::: PROVIDED RECORDS :::
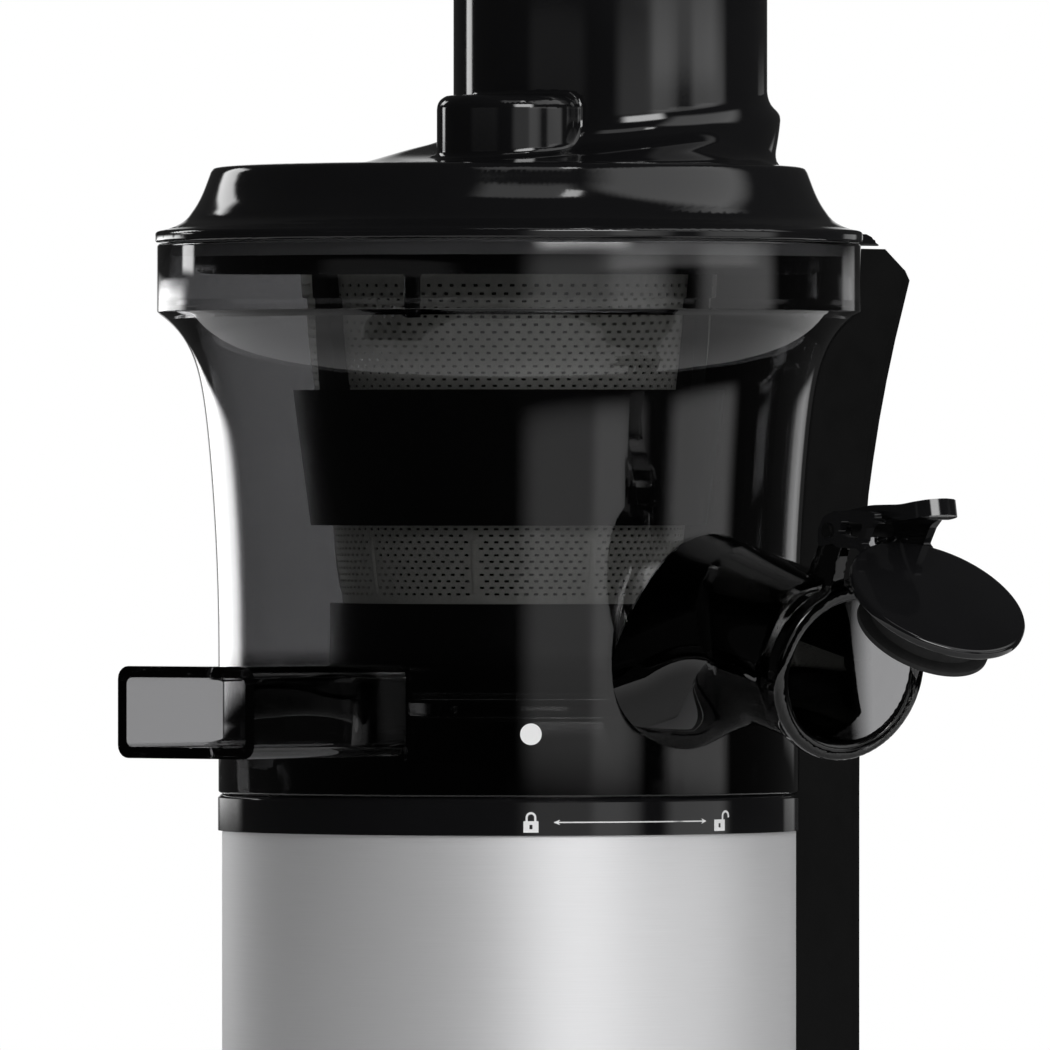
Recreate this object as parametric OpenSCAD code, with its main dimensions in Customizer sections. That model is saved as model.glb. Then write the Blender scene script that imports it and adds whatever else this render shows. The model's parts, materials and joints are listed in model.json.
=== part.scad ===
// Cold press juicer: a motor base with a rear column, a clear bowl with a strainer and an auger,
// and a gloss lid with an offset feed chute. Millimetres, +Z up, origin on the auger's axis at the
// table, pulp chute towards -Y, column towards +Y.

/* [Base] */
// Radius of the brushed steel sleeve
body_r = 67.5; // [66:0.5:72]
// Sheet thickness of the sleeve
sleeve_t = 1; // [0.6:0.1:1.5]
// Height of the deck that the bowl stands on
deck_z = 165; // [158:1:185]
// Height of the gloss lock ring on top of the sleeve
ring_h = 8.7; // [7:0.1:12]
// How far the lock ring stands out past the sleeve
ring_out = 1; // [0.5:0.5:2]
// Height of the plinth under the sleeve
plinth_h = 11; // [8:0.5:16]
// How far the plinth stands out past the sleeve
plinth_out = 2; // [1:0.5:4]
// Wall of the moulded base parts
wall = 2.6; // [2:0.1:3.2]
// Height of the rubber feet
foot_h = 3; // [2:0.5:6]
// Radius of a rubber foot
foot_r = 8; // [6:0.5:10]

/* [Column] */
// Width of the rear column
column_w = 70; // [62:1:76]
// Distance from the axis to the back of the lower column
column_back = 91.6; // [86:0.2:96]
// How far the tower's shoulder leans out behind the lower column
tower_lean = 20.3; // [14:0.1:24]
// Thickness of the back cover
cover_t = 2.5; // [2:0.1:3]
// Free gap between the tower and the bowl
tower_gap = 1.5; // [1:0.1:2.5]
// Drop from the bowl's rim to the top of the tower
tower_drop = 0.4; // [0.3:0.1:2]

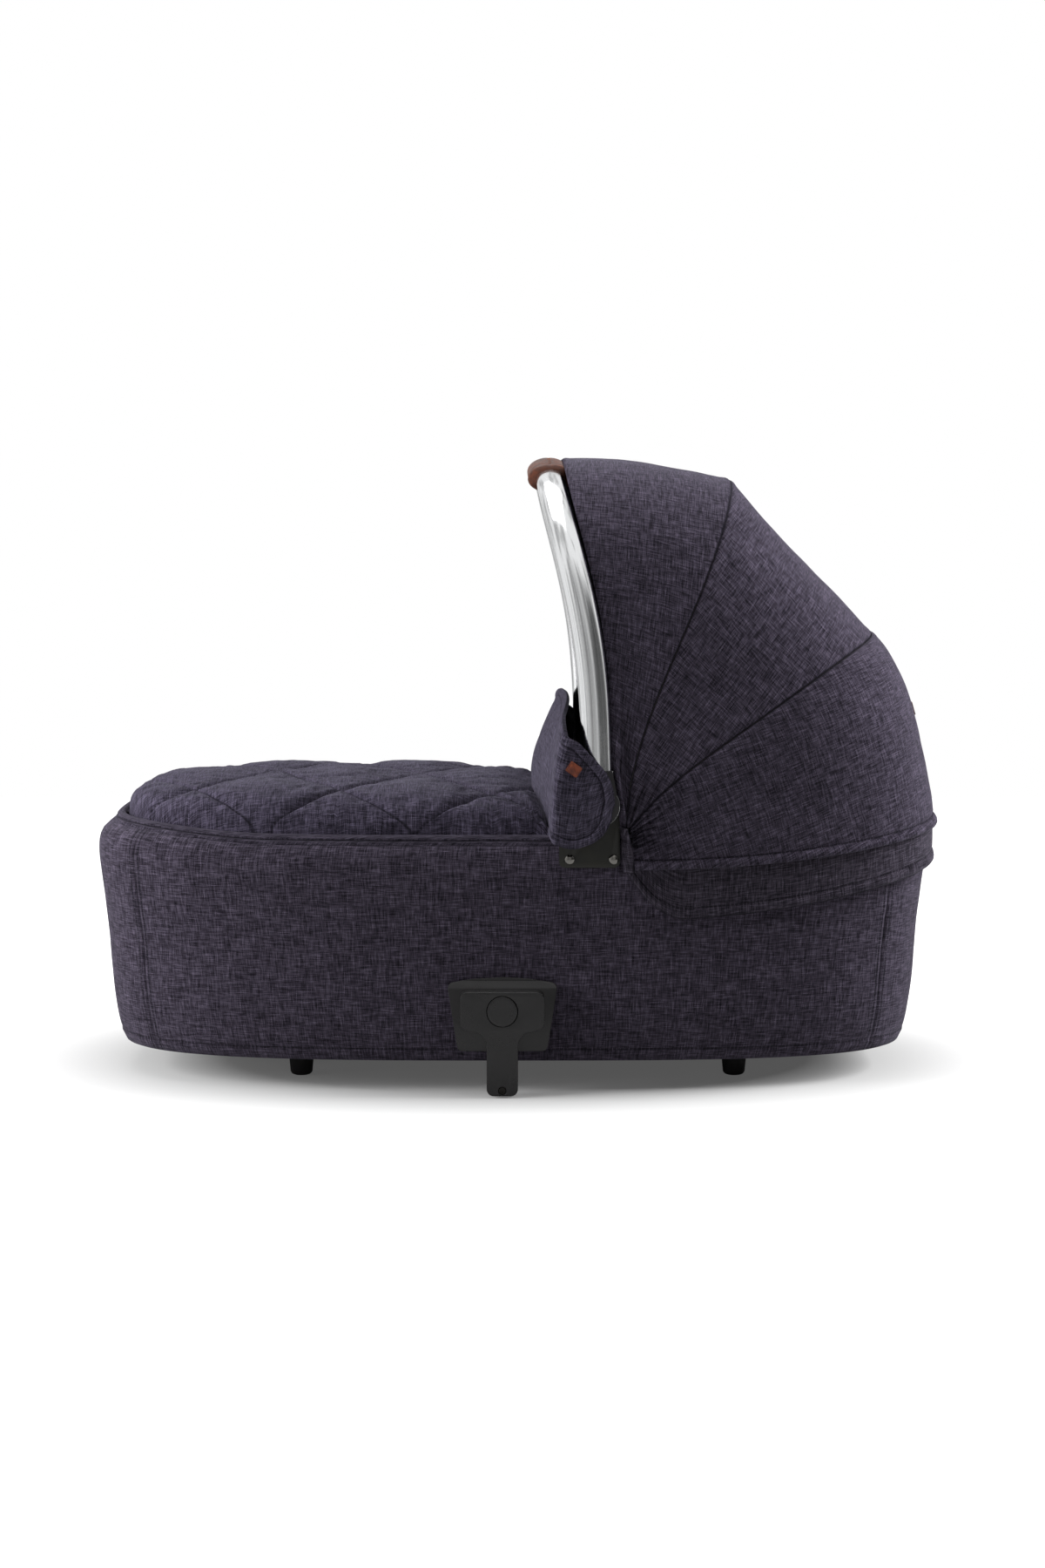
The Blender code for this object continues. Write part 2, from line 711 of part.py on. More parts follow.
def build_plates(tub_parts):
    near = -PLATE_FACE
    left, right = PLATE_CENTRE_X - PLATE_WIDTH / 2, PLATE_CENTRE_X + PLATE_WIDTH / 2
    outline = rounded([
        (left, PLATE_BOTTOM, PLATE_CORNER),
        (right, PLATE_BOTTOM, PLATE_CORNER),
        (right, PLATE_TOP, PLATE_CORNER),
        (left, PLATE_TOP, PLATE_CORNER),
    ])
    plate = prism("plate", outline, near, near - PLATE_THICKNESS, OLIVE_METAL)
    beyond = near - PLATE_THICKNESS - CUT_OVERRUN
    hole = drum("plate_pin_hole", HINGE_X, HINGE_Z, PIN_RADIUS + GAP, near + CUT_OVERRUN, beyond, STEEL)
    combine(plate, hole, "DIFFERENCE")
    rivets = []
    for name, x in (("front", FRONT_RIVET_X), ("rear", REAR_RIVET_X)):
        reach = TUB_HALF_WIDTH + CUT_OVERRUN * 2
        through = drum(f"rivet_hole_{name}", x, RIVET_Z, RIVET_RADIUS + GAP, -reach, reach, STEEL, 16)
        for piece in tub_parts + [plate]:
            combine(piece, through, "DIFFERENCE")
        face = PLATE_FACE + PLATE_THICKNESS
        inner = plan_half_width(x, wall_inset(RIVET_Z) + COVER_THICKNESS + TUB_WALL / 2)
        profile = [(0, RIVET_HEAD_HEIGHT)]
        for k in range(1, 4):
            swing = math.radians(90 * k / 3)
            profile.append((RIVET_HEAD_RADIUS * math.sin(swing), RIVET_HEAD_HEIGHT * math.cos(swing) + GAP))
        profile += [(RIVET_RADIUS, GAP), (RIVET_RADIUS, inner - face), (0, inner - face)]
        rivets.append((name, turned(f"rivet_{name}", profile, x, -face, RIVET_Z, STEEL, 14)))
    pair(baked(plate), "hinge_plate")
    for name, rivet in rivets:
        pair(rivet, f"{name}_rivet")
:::
Would you reproduce the material above in full, exactly as given?

THE RESULT
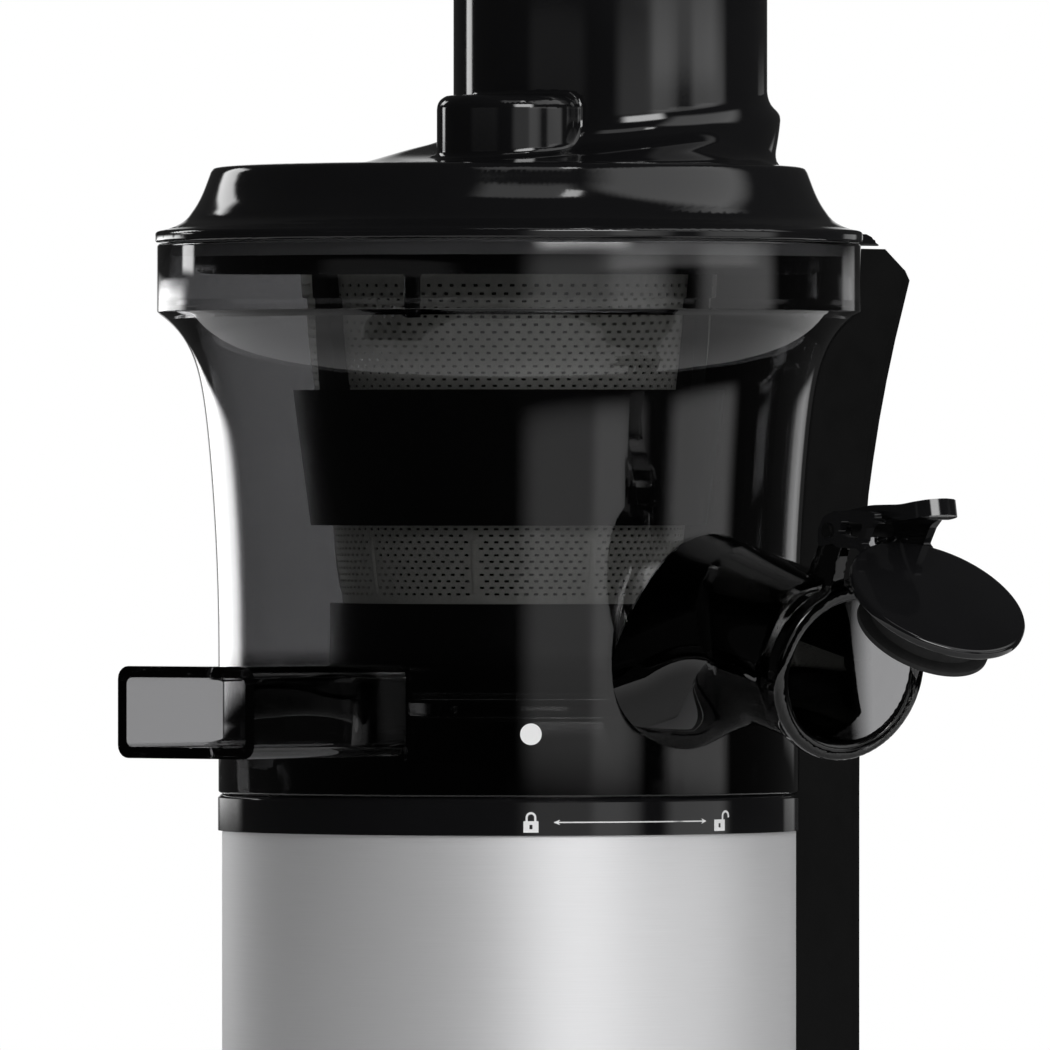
Recreate this object as parametric OpenSCAD code, with its main dimensions in Customizer sections. That model is saved as model.glb. Then write the Blender scene script that imports it and adds whatever else this render shows. The model's parts, materials and joints are listed in model.json.
=== part.scad ===
// Cold press juicer: a motor base with a rear column, a clear bowl with a strainer and an auger,
// and a gloss lid with an offset feed chute. Millimetres, +Z up, origin on the auger's axis at the
// table, pulp chute towards -Y, column towards +Y.

/* [Base] */
// Radius of the brushed steel sleeve
body_r = 67.5; // [66:0.5:72]
// Sheet thickness of the sleeve
sleeve_t = 1; // [0.6:0.1:1.5]
// Height of the deck that the bowl stands on
deck_z = 165; // [158:1:185]
// Height of the gloss lock ring on top of the sleeve
ring_h = 8.7; // [7:0.1:12]
// How far the lock ring stands out past the sleeve
ring_out = 1; // [0.5:0.5:2]
// Height of the plinth under the sleeve
plinth_h = 11; // [8:0.5:16]
// How far the plinth stands out past the sleeve
plinth_out = 2; // [1:0.5:4]
// Wall of the moulded base parts
wall = 2.6; // [2:0.1:3.2]
// Height of the rubber feet
foot_h = 3; // [2:0.5:6]
// Radius of a rubber foot
foot_r = 8; // [6:0.5:10]

/* [Column] */
// Width of the rear column
column_w = 70; // [62:1:76]
// Distance from the axis to the back of the lower column
column_back = 91.6; // [86:0.2:96]
// How far the tower's shoulder leans out behind the lower column
tower_lean = 20.3; // [14:0.1:24]
// Thickness of the back cover
cover_t = 2.5; // [2:0.1:3]
// Free gap between the tower and the bowl
tower_gap = 1.5; // [1:0.1:2.5]
// Drop from the bowl's rim to the top of the tower
tower_drop = 0.4; // [0.3:0.1:2]

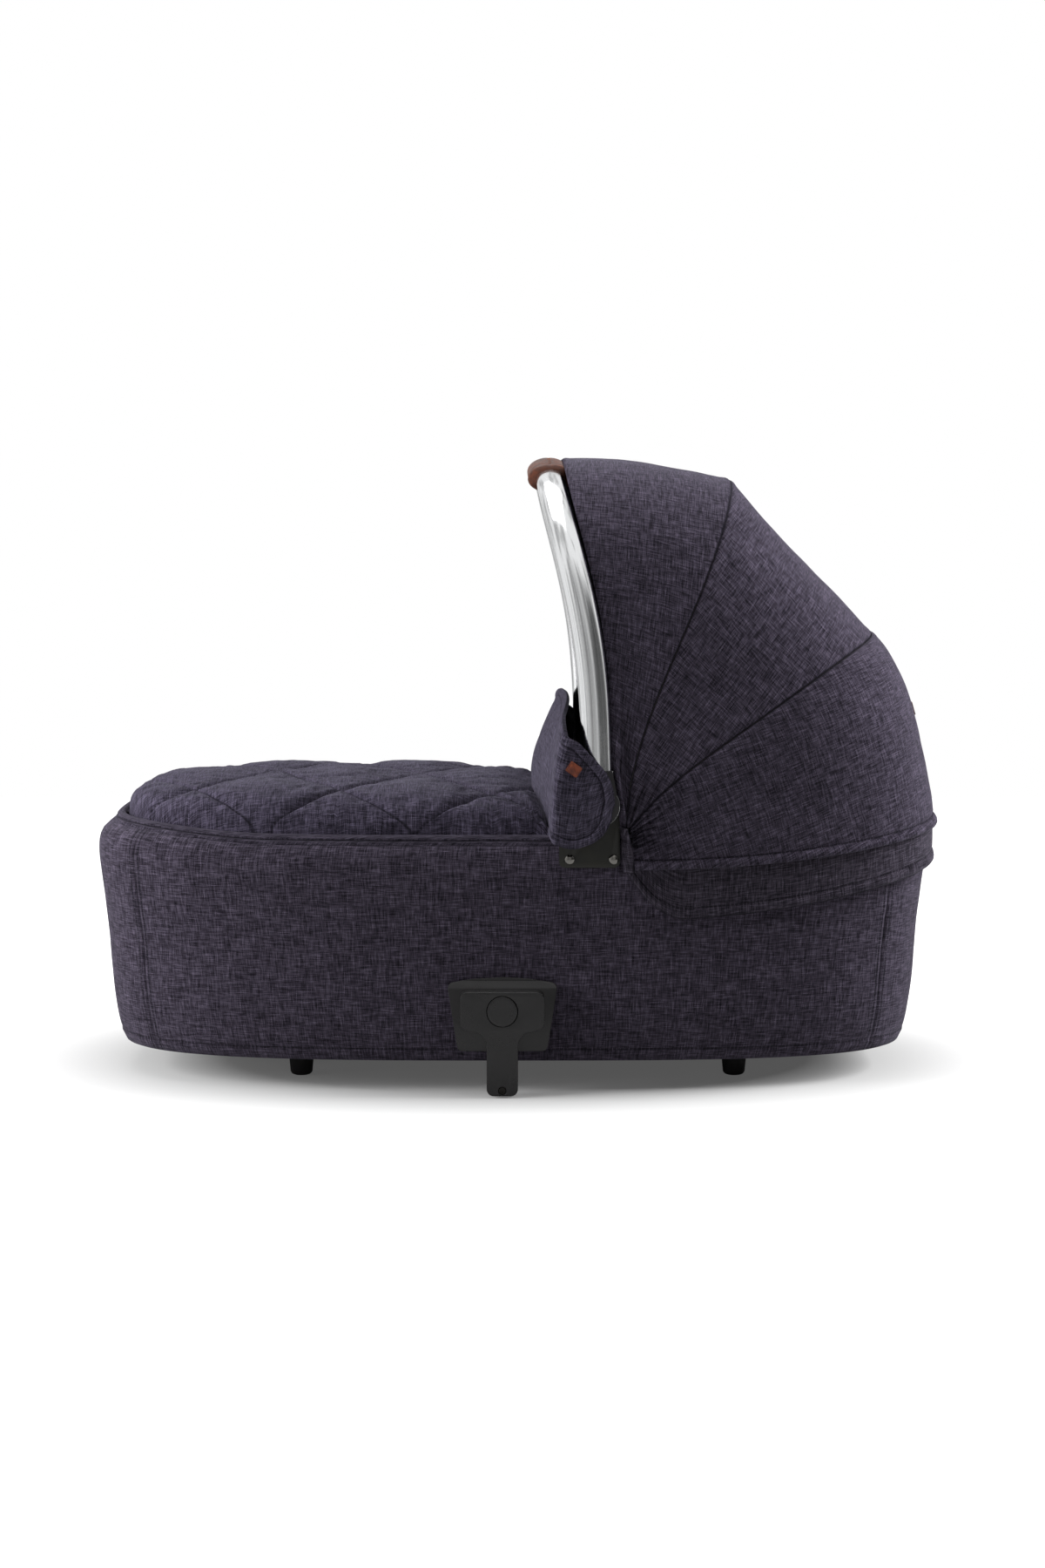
The Blender code for this object continues. Write part 2, from line 711 of part.py on. More parts follow.
def build_plates(tub_parts):
    near = -PLATE_FACE
    left, right = PLATE_CENTRE_X - PLATE_WIDTH / 2, PLATE_CENTRE_X + PLATE_WIDTH / 2
    outline = rounded([
        (left, PLATE_BOTTOM, PLATE_CORNER),
        (right, PLATE_BOTTOM, PLATE_CORNER),
        (right, PLATE_TOP, PLATE_CORNER),
        (left, PLATE_TOP, PLATE_CORNER),
    ])
    plate = prism("plate", outline, near, near - PLATE_THICKNESS, OLIVE_METAL)
    beyond = near - PLATE_THICKNESS - CUT_OVERRUN
    hole = drum("plate_pin_hole", HINGE_X, HINGE_Z, PIN_RADIUS + GAP, near + CUT_OVERRUN, beyond, STEEL)
    combine(plate, hole, "DIFFERENCE")
    rivets = []
    for name, x in (("front", FRONT_RIVET_X), ("rear", REAR_RIVET_X)):
        reach = TUB_HALF_WIDTH + CUT_OVERRUN * 2
        through = drum(f"rivet_hole_{name}", x, RIVET_Z, RIVET_RADIUS + GAP, -reach, reach, STEEL, 16)
        for piece in tub_parts + [plate]:
            combine(piece, through, "DIFFERENCE")
        face = PLATE_FACE + PLATE_THICKNESS
        inner = plan_half_width(x, wall_inset(RIVET_Z) + COVER_THICKNESS + TUB_WALL / 2)
        profile = [(0, RIVET_HEAD_HEIGHT)]
        for k in range(1, 4):
            swing = math.radians(90 * k / 3)
            profile.append((RIVET_HEAD_RADIUS * math.sin(swing), RIVET_HEAD_HEIGHT * math.cos(swing) + GAP))
        profile += [(RIVET_RADIUS, GAP), (RIVET_RADIUS, inner - face), (0, inner - face)]
        rivets.append((name, turned(f"rivet_{name}", profile, x, -face, RIVET_Z, STEEL, 14)))
    pair(baked(plate), "hinge_plate")
    for name, rivet in rivets:
        pair(rivet, f"{name}_rivet")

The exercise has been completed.